### Request
The material below contains a line with "hinge_washer();" and a line with "points = [vertex.co". Copy exactly those two lines and all lines between them.

### Records provided
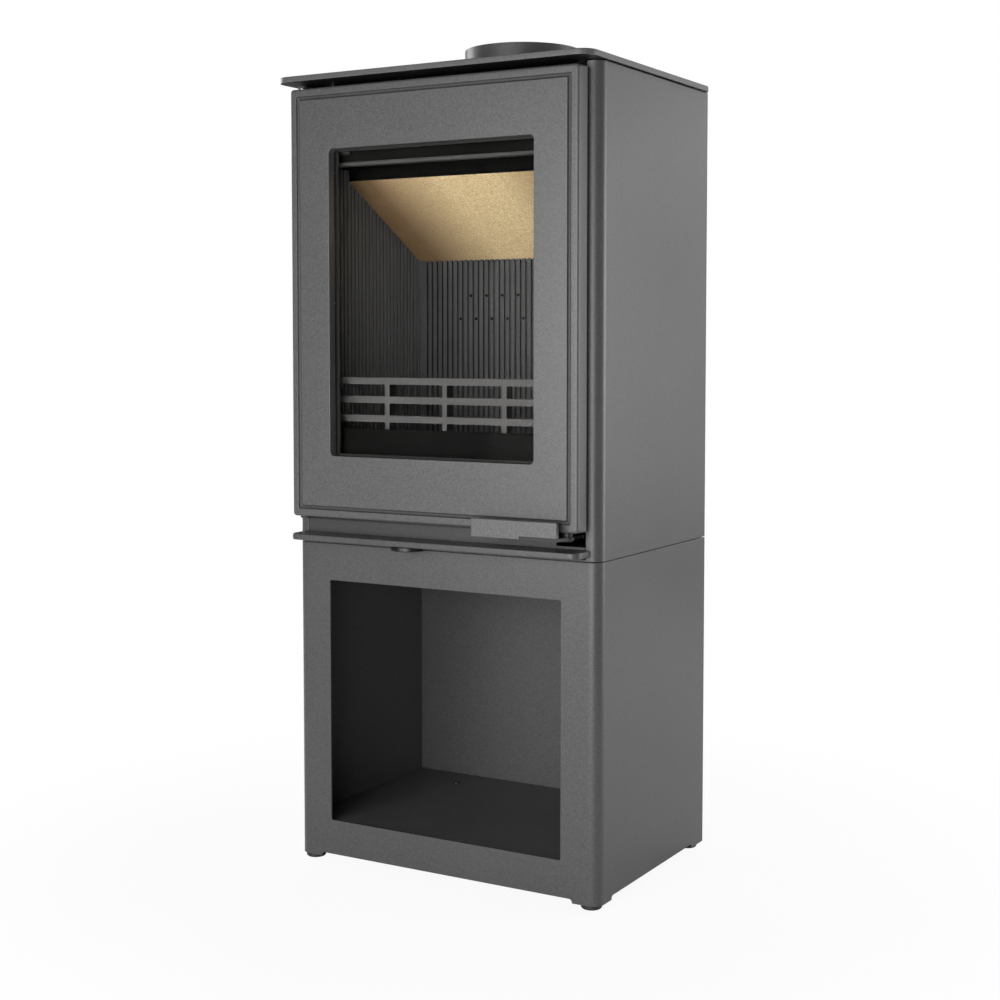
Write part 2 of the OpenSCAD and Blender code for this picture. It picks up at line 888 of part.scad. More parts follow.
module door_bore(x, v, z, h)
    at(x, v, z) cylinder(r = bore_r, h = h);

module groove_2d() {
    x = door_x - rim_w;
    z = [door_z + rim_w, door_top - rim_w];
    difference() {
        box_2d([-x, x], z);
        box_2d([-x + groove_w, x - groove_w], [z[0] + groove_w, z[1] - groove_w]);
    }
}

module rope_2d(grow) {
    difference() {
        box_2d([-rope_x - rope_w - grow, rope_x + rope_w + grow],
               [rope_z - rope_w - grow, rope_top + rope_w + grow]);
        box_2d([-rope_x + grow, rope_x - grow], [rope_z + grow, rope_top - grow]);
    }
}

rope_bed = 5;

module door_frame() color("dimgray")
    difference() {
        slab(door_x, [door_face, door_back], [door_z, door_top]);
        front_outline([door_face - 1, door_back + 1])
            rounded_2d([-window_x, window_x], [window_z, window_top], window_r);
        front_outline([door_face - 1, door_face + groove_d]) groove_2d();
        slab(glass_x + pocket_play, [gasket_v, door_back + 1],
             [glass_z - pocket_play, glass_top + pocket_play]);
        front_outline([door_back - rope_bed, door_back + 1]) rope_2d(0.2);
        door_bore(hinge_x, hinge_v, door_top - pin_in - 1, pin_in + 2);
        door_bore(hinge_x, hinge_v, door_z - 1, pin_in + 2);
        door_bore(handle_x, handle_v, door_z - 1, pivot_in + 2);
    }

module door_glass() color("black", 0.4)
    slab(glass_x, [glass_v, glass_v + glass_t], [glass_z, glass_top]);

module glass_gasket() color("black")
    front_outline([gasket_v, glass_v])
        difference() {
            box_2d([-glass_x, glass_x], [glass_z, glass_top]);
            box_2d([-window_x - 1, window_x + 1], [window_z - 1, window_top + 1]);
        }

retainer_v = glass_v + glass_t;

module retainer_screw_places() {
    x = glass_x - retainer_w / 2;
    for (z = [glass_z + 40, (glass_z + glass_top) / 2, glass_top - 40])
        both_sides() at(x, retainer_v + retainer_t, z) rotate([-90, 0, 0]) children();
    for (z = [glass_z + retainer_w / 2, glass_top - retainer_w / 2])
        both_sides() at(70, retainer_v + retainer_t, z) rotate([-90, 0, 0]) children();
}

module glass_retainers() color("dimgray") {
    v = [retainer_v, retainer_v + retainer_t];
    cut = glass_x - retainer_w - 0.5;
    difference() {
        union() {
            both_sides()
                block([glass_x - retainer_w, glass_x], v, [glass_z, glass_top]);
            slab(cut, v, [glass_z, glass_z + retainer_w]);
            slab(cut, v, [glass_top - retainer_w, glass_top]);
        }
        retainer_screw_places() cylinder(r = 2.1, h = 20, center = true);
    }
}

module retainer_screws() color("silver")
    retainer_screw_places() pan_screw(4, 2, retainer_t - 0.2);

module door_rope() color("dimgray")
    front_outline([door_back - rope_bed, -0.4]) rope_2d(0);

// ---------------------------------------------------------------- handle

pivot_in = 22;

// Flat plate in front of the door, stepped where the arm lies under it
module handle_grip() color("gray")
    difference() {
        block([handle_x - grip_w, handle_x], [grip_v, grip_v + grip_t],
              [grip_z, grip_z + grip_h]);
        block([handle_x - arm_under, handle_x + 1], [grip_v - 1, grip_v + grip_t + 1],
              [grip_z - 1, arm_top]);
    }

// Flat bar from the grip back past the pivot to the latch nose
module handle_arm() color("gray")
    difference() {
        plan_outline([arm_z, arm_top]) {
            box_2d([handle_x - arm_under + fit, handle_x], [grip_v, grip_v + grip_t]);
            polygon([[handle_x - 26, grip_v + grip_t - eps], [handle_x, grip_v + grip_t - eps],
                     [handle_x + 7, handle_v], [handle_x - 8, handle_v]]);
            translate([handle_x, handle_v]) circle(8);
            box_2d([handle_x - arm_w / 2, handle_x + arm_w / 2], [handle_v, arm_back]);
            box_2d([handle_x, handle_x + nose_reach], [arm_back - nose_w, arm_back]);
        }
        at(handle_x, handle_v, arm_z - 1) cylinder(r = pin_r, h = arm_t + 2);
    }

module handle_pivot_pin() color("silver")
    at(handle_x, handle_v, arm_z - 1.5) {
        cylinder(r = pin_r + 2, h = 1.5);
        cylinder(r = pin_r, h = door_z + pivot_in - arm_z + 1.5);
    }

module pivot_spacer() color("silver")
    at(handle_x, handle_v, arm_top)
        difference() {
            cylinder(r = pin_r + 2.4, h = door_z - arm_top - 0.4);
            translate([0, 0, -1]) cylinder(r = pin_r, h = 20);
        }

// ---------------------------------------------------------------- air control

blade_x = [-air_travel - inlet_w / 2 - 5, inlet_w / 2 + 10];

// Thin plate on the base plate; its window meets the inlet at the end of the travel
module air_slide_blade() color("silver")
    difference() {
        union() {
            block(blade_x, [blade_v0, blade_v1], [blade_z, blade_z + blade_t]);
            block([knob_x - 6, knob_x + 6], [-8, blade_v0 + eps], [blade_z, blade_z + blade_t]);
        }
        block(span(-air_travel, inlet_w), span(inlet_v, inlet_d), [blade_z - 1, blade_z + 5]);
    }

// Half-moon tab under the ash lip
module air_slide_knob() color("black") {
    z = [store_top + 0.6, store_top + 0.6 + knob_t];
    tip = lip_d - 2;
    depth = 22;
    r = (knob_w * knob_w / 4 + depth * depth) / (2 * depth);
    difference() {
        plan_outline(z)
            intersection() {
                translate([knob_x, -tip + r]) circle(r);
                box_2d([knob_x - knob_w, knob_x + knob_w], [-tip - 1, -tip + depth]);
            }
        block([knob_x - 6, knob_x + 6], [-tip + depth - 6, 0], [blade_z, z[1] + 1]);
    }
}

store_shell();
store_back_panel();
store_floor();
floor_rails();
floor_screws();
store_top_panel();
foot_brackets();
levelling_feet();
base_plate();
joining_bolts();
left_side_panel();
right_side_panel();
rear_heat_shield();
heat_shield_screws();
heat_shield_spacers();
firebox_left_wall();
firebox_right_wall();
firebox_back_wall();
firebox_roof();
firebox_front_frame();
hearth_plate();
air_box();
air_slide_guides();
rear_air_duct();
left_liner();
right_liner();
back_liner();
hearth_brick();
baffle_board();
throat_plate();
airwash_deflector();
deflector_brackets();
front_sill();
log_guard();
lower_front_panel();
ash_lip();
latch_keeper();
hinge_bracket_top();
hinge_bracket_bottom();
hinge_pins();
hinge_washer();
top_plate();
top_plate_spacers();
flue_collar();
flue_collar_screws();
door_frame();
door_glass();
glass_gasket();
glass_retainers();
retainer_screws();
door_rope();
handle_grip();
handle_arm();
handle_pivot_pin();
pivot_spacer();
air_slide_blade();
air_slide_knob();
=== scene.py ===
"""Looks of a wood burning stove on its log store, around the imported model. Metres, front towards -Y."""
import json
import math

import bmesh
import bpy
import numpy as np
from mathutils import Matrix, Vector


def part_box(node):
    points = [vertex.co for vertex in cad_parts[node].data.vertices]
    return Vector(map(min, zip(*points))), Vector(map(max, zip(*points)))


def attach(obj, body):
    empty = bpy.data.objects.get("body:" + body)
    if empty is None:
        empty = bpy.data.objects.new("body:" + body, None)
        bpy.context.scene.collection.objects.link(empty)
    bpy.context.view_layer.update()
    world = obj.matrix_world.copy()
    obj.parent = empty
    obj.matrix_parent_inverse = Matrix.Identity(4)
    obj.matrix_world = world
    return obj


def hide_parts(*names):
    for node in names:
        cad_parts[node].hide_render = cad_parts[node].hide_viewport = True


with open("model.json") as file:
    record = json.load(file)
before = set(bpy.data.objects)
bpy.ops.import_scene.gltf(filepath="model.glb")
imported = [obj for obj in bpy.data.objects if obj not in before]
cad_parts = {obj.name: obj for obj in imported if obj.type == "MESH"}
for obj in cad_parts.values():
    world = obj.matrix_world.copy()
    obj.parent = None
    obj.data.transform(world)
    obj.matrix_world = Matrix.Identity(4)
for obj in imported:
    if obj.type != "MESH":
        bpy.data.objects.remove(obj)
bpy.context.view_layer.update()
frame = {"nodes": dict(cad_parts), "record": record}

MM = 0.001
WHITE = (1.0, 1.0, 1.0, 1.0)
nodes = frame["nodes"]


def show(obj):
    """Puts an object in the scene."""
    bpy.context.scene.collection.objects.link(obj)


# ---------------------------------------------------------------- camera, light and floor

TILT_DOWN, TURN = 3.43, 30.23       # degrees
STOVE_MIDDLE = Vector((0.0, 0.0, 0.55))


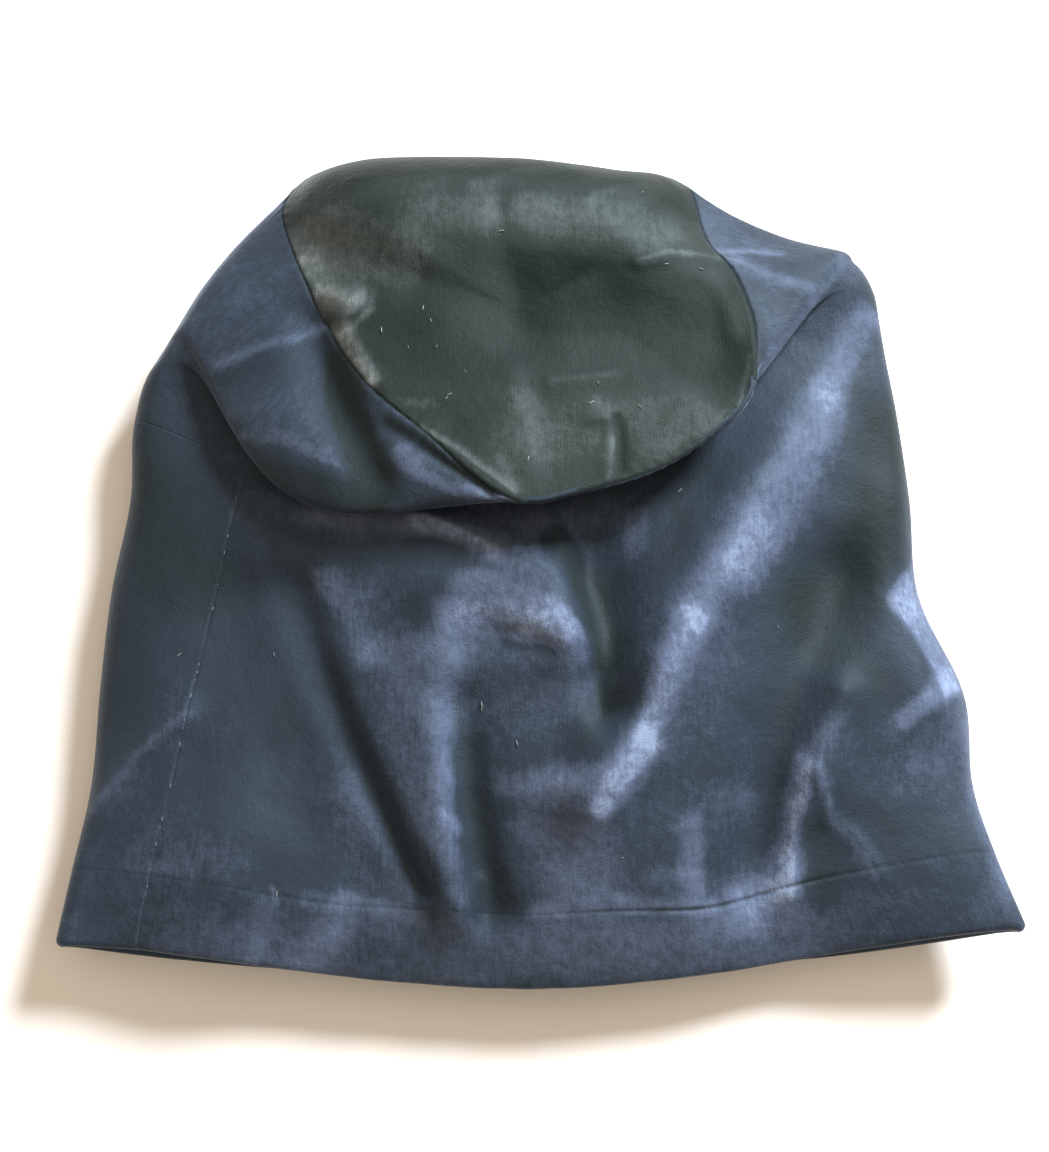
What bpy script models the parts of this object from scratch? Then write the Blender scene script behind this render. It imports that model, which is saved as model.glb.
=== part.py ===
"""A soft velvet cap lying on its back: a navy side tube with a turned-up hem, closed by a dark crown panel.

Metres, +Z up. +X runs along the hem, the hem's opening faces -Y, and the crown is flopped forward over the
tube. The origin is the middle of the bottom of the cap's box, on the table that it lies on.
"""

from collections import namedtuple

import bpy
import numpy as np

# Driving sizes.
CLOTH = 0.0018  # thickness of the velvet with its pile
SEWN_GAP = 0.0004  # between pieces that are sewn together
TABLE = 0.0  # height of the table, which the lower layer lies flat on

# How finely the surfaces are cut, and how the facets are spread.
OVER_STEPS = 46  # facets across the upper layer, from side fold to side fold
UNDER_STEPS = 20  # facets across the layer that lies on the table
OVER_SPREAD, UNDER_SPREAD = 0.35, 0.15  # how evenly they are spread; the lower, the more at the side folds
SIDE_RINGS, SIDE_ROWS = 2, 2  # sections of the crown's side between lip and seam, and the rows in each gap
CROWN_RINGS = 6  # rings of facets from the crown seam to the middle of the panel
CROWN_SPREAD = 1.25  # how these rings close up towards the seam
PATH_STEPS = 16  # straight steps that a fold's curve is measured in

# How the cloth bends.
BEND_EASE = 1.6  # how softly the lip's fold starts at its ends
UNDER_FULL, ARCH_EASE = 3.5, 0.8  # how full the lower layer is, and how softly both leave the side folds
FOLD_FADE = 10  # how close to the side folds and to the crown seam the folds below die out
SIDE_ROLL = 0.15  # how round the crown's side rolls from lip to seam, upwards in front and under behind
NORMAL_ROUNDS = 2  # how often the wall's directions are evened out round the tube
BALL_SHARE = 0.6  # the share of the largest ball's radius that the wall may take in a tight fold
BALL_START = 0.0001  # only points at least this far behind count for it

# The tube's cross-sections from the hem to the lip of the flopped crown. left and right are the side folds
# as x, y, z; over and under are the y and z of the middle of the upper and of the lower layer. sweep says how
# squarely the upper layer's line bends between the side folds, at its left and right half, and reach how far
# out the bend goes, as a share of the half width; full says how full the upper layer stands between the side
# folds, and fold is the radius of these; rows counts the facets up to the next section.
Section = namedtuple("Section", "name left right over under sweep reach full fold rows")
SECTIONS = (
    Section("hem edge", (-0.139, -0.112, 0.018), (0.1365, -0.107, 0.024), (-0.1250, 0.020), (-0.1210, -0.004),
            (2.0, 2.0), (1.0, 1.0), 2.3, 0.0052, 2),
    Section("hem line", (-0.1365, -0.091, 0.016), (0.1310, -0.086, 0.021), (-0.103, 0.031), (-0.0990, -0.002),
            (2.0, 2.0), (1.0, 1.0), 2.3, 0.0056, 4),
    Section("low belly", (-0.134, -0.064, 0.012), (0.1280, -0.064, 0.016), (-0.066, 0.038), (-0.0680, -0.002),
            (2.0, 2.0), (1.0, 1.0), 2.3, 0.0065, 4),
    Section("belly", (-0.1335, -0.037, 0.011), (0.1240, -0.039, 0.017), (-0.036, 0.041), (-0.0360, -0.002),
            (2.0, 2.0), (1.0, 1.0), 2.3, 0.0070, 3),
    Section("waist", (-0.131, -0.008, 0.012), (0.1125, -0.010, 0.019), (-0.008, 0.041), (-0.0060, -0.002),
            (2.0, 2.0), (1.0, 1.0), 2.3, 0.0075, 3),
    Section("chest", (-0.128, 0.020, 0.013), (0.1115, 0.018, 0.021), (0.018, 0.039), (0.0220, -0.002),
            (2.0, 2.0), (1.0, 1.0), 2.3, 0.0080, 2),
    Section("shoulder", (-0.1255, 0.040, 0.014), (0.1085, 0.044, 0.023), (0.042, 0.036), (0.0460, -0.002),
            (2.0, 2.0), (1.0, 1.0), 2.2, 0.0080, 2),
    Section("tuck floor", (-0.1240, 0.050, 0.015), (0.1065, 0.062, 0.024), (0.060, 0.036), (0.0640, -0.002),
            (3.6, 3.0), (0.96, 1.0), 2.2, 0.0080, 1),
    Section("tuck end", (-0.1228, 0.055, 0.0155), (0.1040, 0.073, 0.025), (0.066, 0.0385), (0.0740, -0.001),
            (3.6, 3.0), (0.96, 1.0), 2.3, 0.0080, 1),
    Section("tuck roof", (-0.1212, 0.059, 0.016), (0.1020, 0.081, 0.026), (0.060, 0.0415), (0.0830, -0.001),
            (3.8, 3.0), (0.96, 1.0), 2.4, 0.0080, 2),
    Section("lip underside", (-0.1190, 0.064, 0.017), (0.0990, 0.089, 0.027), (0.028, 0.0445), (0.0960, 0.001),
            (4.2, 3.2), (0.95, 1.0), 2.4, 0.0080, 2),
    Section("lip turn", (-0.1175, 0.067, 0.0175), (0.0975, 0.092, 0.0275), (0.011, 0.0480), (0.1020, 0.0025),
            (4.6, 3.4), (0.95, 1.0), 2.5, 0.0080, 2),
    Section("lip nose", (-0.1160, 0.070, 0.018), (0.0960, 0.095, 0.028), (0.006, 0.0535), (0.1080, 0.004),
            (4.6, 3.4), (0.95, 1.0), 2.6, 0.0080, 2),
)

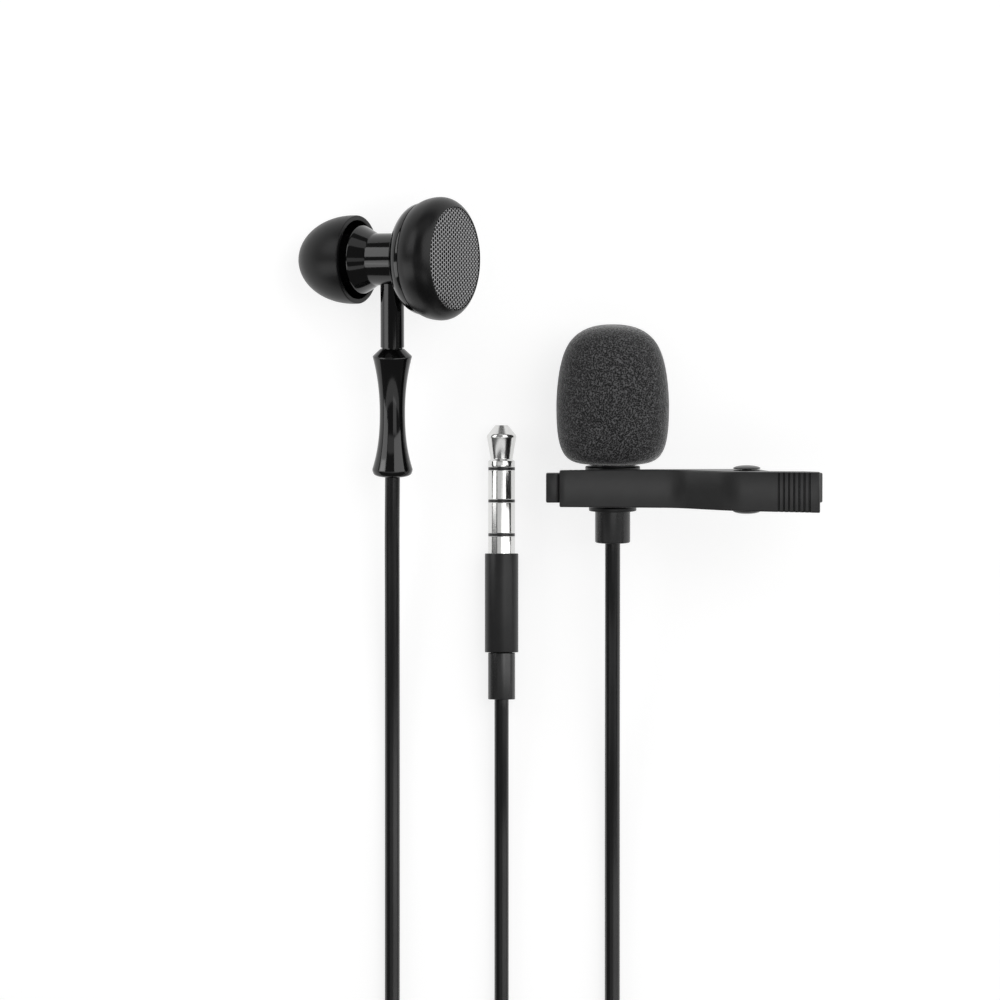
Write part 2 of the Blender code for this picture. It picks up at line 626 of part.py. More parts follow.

### Solution for this exercise
hinge_washer();
top_plate();
top_plate_spacers();
flue_collar();
flue_collar_screws();
door_frame();
door_glass();
glass_gasket();
glass_retainers();
retainer_screws();
door_rope();
handle_grip();
handle_arm();
handle_pivot_pin();
pivot_spacer();
air_slide_blade();
air_slide_knob();
=== scene.py ===
"""Looks of a wood burning stove on its log store, around the imported model. Metres, front towards -Y."""
import json
import math

import bmesh
import bpy
import numpy as np
from mathutils import Matrix, Vector


def part_box(node):
    points = [vertex.co for vertex in cad_parts[node].data.vertices]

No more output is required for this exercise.